Bu milletin bu çağa hükmedebilmesi için, halinde bir ruh inkılabı, bir ruh dirilişi gerçekleştirmesi gerekiyor.
Medeniyet tarihçisi Arnold Toynnbe : “Milletlerin, medeniyetlerin hayat çizgisinde duraklama dönemi olabilir; ama o milletin hayat soluğu bitmemişse; duraklamadan hamleye, kalkışa, rönesansa geçilebilir. Gerilemenin verdiği acı tecrübeler ilerlemenin yolunu açabilir.” diyor.
Dostoyevski: “Bir millet kendisini dünyanın ikinci milleti kabul ederse o millet intihar etmiş demektir.” diyor.
Hennr Kissinger de “Türkiye Türklere bırakılmayacak kadar önemli bir ülkedir.” diyor.

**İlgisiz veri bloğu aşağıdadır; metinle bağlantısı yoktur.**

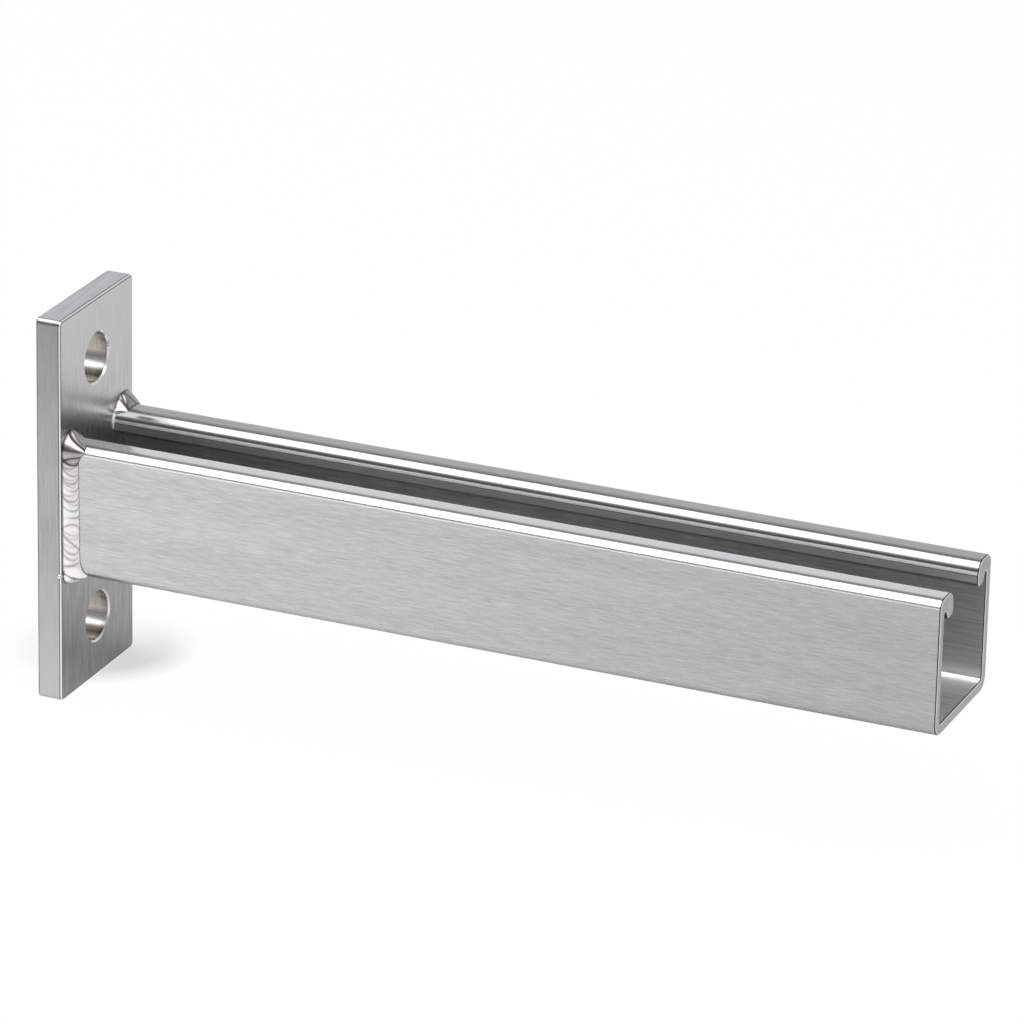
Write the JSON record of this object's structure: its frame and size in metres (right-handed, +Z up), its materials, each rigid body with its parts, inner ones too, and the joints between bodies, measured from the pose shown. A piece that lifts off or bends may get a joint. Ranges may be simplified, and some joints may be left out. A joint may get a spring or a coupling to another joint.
{
  "type": "cantilever strut arm",
  "caption": "Stainless steel cantilever arm: an open strut channel welded square to a drilled base plate, slot upwards, to carry pipe or cable off a wall.",
  "frame": {"origin": "middle of the base plate's back face, the face that lies on the wall", "axes": "+X runs out along the arm from the wall, +Z is up with the channel's slot facing it, and +Y is across the plate"},
  "size_m": [0.276, 0.047, 0.118],
  "materials": {
    "plate_steel": "brushed up and down, eased edges",
    "channel_steel": "brushed along the arm",
    "weld_metal": "as laid, rippled and bright"
  },
  "bodies": {
    "root": {"base_plate": "plate_steel", "strut_channel": "channel_steel", "near_side_weld": "weld_metal", "underside_weld": "weld_metal", "far_side_weld": "weld_metal"}
  },
  "joints": []
}
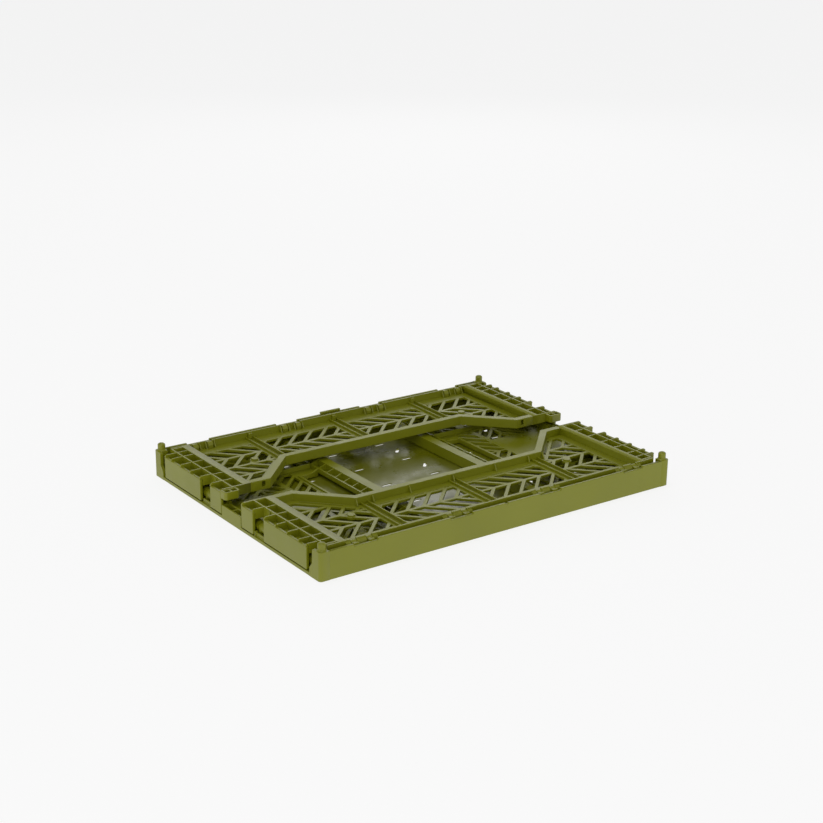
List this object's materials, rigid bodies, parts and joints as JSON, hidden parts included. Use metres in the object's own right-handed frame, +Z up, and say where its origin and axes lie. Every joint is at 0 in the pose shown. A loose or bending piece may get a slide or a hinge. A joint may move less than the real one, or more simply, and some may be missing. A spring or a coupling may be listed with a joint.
{
  "type": "collapsible storage crate",
  "caption": "Folding plastic crate lying flat: skirted base with stacking pins, two end walls and two herringbone long walls on hinges.",
  "frame": {"origin": "centre of the footprint, on the surface the crate stands on", "axes": "+X along the crate's length, +Y across its width towards the skirt with the raised tab, +Z up"},
  "size_m": [0.4, 0.3, 0.034],
  "materials": {
    "base_plastic": "fine moulded texture, satin",
    "wall_plastic": "fine moulded texture, satin"
  },
  "bodies": {
    "base": {"base_floor": "base_plastic", "floor_ribs": "base_plastic", "skirt_front": "base_plastic", "skirt_back": "base_plastic", "corner_posts": "base_plastic", "stacking_pins": "base_plastic", "end_sill_left": "base_plastic", "end_sill_right": "base_plastic", "long_hinge_ears": "base_plastic", "end_hinge_ears": "base_plastic", "skirt_tab": "base_plastic"},
    "front_wall": {"front_wall_rail": "wall_plastic", "front_wall_panel": "wall_plastic", "front_wall_rim": "wall_plastic", "front_wall_columns": "wall_plastic", "front_wall_end_plates": "wall_plastic", "front_wall_ribs": "wall_plastic"},
    "back_wall": {"back_wall_rail": "wall_plastic", "back_wall_panel": "wall_plastic", "back_wall_rim": "wall_plastic", "back_wall_columns": "wall_plastic", "back_wall_end_plates": "wall_plastic", "back_wall_lugs": "wall_plastic", "back_wall_ribs": "wall_plastic"},
    "left_wall": {"left_wall_rail": "wall_plastic", "left_wall_panel": "wall_plastic", "left_wall_rim": "wall_plastic", "left_wall_hand_frame": "wall_plastic", "left_wall_edges": "wall_plastic", "left_wall_latches": "wall_plastic"},
    "right_wall": {"right_wall_rail": "wall_plastic", "right_wall_panel": "wall_plastic", "right_wall_rim": "wall_plastic", "right_wall_hand_frame": "wall_plastic", "right_wall_edges": "wall_plastic", "right_wall_latches": "wall_plastic"}
  },
  "joints": [
    {"name": "front_wall_hinge", "type": "hinge", "parent": "base", "child": "front_wall", "pos_m": [0, -0.1405, 0.023], "axis": [1, 0, 0], "range_deg": [0, 90]},
    {"name": "back_wall_hinge", "type": "hinge", "parent": "base", "child": "back_wall", "pos_m": [0, 0.1405, 0.023], "axis": [-1, 0, 0], "range_deg": [0, 90]},
    {"name": "left_wall_hinge", "type": "hinge", "parent": "base", "child": "left_wall", "pos_m": [-0.1905, 0, 0.0097], "axis": [0, -1, 0], "range_deg": [0, 1.2]},
    {"name": "right_wall_hinge", "type": "hinge", "parent": "base", "child": "right_wall", "pos_m": [0.1905, 0, 0.0097], "axis": [0, 1, 0], "range_deg": [0, 1.2]}
  ]
}
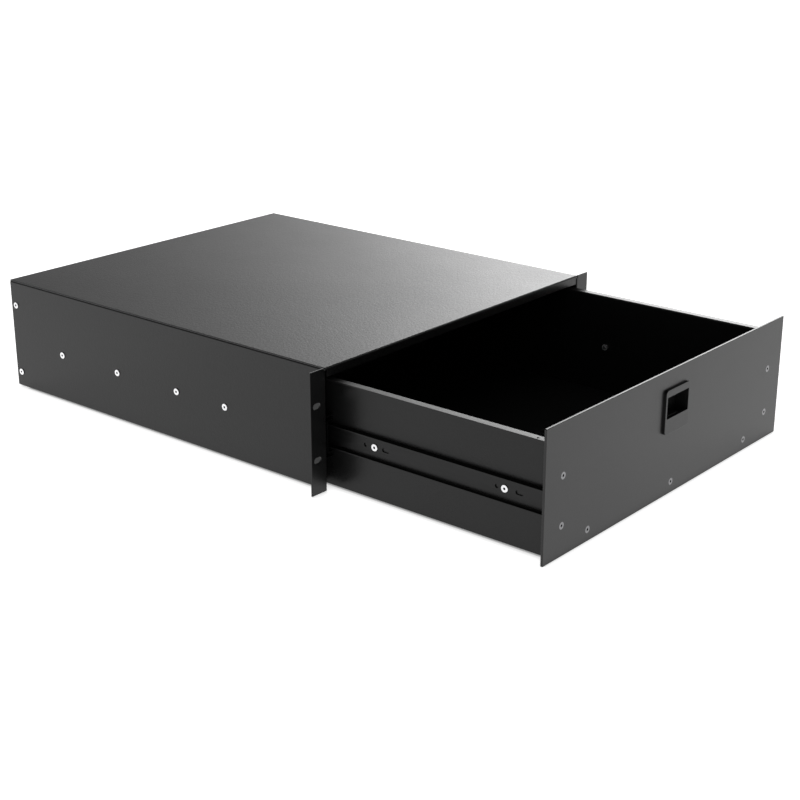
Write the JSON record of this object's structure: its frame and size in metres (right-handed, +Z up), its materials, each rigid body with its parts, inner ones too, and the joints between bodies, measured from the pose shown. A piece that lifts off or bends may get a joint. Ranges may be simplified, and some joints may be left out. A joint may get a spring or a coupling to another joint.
{
  "type": "sliding rack drawer",
  "caption": "Rack-mounted steel drawer on telescopic ball-bearing slides, with rack ears, an open tray and a finger-pull slam latch.",
  "frame": {"origin": "centre of the four rack-ear slots, on the rear (seating) face of the rack ears", "axes": "+X to the right as seen from the front, +Y towards the rear of the rack, +Z up"},
  "size_m": [0.4826, 0.7682, 0.1333],
  "materials": {
    "case_powder_coat": "fine-grained satin black powder coat on 1.5 mm steel sheet",
    "tray_powder_coat": "satin black powder coat on 1.2 mm steel sheet",
    "faceplate_coat": "smooth satin black coat with eased edges",
    "slide_black_steel": "black electro-coated rolled steel, lightly greased",
    "zinc_fastener": "bright zinc plate",
    "black_screw": "black oxide",
    "retainer_zinc_steel": "zinc-plated spring steel strip",
    "bearing_steel": "polished ball",
    "bumper_rubber": "black rubber",
    "latch_plastic": "fine-textured black glass-filled nylon",
    "latch_bolt_plastic": "smooth black acetal",
    "spring_steel": "bright drawn wire"
  },
  "bodies": {
    "case": {"case_top": "case_powder_coat", "case_side_left": "case_powder_coat", "case_side_right": "case_powder_coat", "case_back": "case_powder_coat", "back_panel_screws": "zinc_fastener", "back_panel_nuts": "zinc_fastener", "slide_to_case_screws": "zinc_fastener", "slide_outer_left": "slide_black_steel", "slide_outer_right": "slide_black_steel", "slide_bumpers": "bumper_rubber"},
    "slide_middle": {"slide_middle_left": "slide_black_steel", "slide_middle_right": "slide_black_steel"},
    "outer_retainers": {"ball_retainer_outer_left": "retainer_zinc_steel", "ball_retainer_outer_right": "retainer_zinc_steel", "slide_balls_outer": "bearing_steel"},
    "inner_retainers": {"ball_retainer_inner_left": "retainer_zinc_steel", "ball_retainer_inner_right": "retainer_zinc_steel", "slide_balls_inner": "bearing_steel"},
    "drawer": {"drawer_floor": "tray_powder_coat", "drawer_side_left": "tray_powder_coat", "drawer_side_right": "tray_powder_coat", "drawer_back": "tray_powder_coat", "faceplate": "faceplate_coat", "faceplate_screws": "black_screw", "faceplate_nuts": "zinc_fastener", "slide_inner_left": "slide_black_steel", "slide_inner_right": "slide_black_steel", "slide_to_drawer_screws": "zinc_fastener", "slide_to_drawer_nuts": "zinc_fastener", "latch_housing": "latch_plastic", "latch_cover": "latch_plastic", "latch_cover_screws": "black_screw", "latch_springs": "spring_steel"},
    "latch_bolt": {"latch_bolt": "latch_bolt_plastic"}
  },
  "joints": [
    {"name": "slide_first_stage", "type": "slide", "parent": "case", "child": "slide_middle", "axis": [0, -1, 0], "range_m": [0, 0.2315]},
    {"name": "slide_second_stage", "type": "slide", "parent": "slide_middle", "child": "drawer", "axis": [0, -1, 0], "range_m": [-0.2625, 0]},
    {"name": "outer_retainer_roll", "type": "slide", "parent": "case", "child": "outer_retainers", "axis": [0, -1, 0], "range_m": [0, 0.11575]},
    {"name": "inner_retainer_roll", "type": "slide", "parent": "slide_middle", "child": "inner_retainers", "axis": [0, -1, 0], "range_m": [-0.13125, 0]},
    {"name": "latch_bolt_slide", "type": "slide", "parent": "drawer", "child": "latch_bolt", "axis": [0, 0, -1], "range_m": [0, 0.0065], "stiffness_N_per_m": 400, "springref_m": -0.008, "deforming": ["latch_springs"]}
  ],
  "couplings": [
    {"joint": "outer_retainer_roll", "follows": "slide_first_stage", "ratio": 0.5},
    {"joint": "inner_retainer_roll", "follows": "slide_second_stage", "ratio": 0.5}
  ]
}
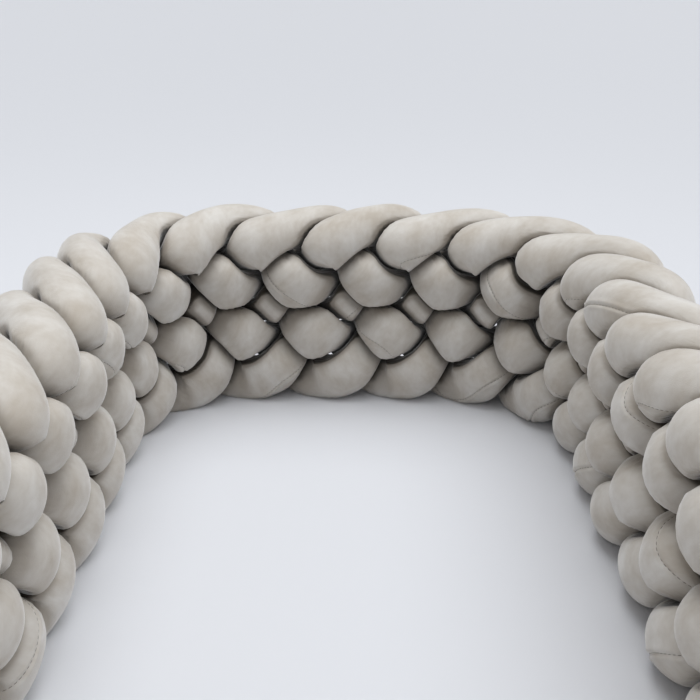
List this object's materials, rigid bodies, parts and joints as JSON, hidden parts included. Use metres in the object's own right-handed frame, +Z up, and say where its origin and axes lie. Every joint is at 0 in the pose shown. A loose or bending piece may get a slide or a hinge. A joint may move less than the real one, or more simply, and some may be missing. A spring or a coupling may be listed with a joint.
{
  "type": "plaited crib bumper",
  "caption": "Soft crib bumper: stuffed velvet tubes in a wide flat plait, standing on edge and bent into a deep U round a cot's head end.",
  "frame": {"origin": "middle of the box round the bumper, on the surface it stands on", "axes": "+Z up, +Y towards the closed head end of the U, +X to the right seen from the open end"},
  "size_m": [0.6422, 0.8206, 0.2183],
  "materials": {
    "velvet": "short-pile velvet, soft sheen"
  },
  "bodies": {
    "root": {"tube_1": "velvet", "tube_2": "velvet", "tube_3": "velvet", "tube_4": "velvet", "tube_5": "velvet", "tube_6": "velvet"}
  },
  "joints": []
}
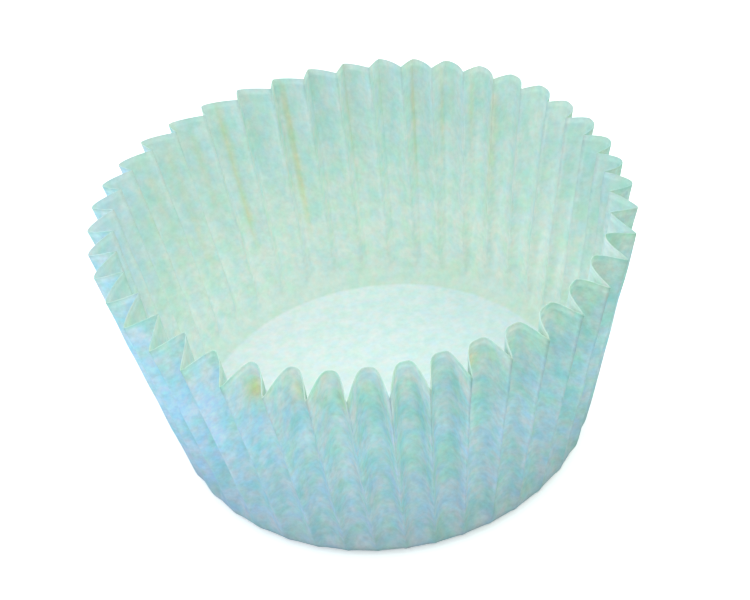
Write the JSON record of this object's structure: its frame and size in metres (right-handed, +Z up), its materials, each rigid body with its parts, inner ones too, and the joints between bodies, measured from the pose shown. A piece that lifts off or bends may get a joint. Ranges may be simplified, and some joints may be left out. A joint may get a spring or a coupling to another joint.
{
  "type": "cupcake liner",
  "caption": "Pale mint paper cupcake liner: a pleated cup with a smooth flat floor and a zigzag rim.",
  "frame": {"origin": "centre of the floor's underside, on the surface that the liner stands on", "axes": "+Z up along the cup's axis; -Y is the side nearest the camera in the picture"},
  "size_m": [0.0625, 0.062, 0.0326],
  "materials": {
    "greaseproof_paper": "matte"
  },
  "bodies": {
    "root": {"liner": "greaseproof_paper"}
  },
  "joints": []
}
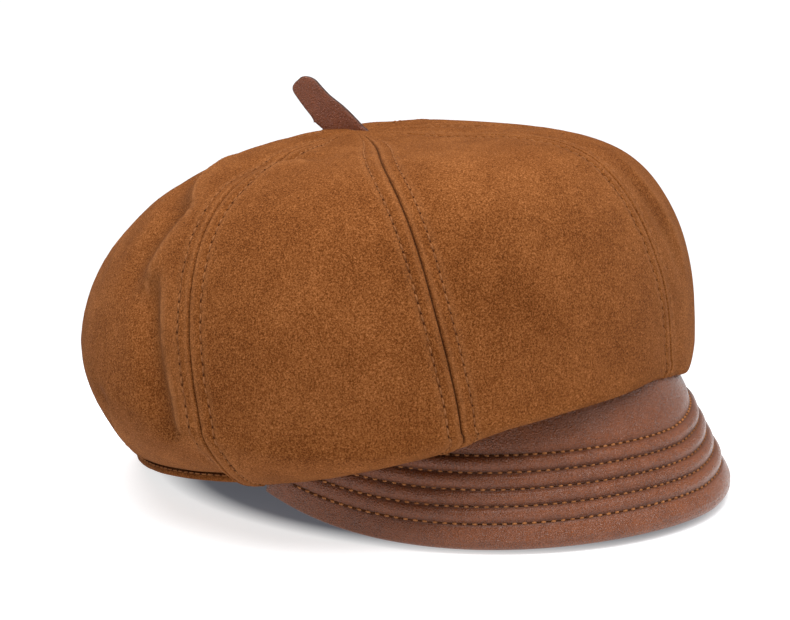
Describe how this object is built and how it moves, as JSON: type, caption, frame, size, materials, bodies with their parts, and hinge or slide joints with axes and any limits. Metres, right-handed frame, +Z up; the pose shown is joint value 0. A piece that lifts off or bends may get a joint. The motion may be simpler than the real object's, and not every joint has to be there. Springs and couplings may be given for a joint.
{
  "type": "newsboy cap",
  "caption": "Soft newsboy cap with a puffy gored crown, a stitched arched bill, a folded tab on top, a lining and a sweatband.",
  "frame": {"origin": "on the surface the cap stands on, under the middle of its length and width", "axes": "+Z up, -Y to the front (the bill), -X to the wearer's right"},
  "size_m": [0.2608, 0.2485, 0.1522],
  "materials": {
    "suede": "brushed suede nap",
    "lining": "smooth woven lining",
    "tape": "woven tape",
    "suede_thread": "twisted thread",
    "sweatband": "smooth soft leather",
    "brim_leather": "smooth grained leather, satin",
    "padding": "thin foam",
    "board": "flexible board",
    "brim_thread": "thick twisted thread",
    "tab_leather": "smooth leather, satin"
  },
  "bodies": {
    "crown": {"gore_1": "suede", "gore_2": "suede", "gore_3": "suede", "gore_4": "suede", "gore_5": "suede", "gore_6": "suede", "gore_7": "suede", "gore_8": "suede", "lining_1": "lining", "lining_2": "lining", "lining_3": "lining", "lining_4": "lining", "lining_5": "lining", "lining_6": "lining", "lining_7": "lining", "lining_8": "lining", "seam_tapes": "tape", "gore_stitching": "suede_thread", "tab_patch": "tape", "hem_band": "suede", "hem_stitching": "suede_thread", "sweatband": "sweatband", "sweatband_stitching": "suede_thread"},
    "brim": {"brim_top_cover": "brim_leather", "brim_padding": "padding", "brim_board": "board", "brim_under_cover": "brim_leather", "brim_stitching": "brim_thread"},
    "tab": {"crown_tab": "tab_leather"}
  },
  "joints": [
    {"name": "brim_flex", "type": "hinge", "parent": "crown", "child": "brim", "pos_m": [0, 0.0148, 0.0165], "axis": [1, 0, 0], "range_deg": [0, 8], "stiffness_Nm_per_rad": 1.5},
    {"name": "tab_flex", "type": "hinge", "parent": "crown", "child": "tab", "pos_m": [0, 0.0348, 0.132], "axis": [0, 1, 0], "range_deg": [-30, 30], "stiffness_Nm_per_rad": 0.02}
  ]
}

Ey Kissinger, bu hayaliniz bin senedir var. Allah size o günü göstermez; çünkü bu aziz millet, Allah’ın dinini, adaletini koruyan ordusudur.
Artık su akmayacak, Türk bakmayacak.
Türk’ün rönesansı başladı. “At sahibine göre kişneyecek.” Türk’ün zekâsı; çağa, bilime, kültüre damga vuracak.
Rüzgâr, petrol, bor, uranyum, TÜRK AKLI yatmayacak. Ülkeyi “kurtarıcı” dönmeler değil, Türk yönetecek.
Bu millet, az çalışan çok tüketen değil; çok çalışan, az tüketen bir millet olacak.
Çünkü üretmek, iş üretmek, iyilik üretmek, bilgi ve teknoloji üretmek Müslümanın kutsalıdır.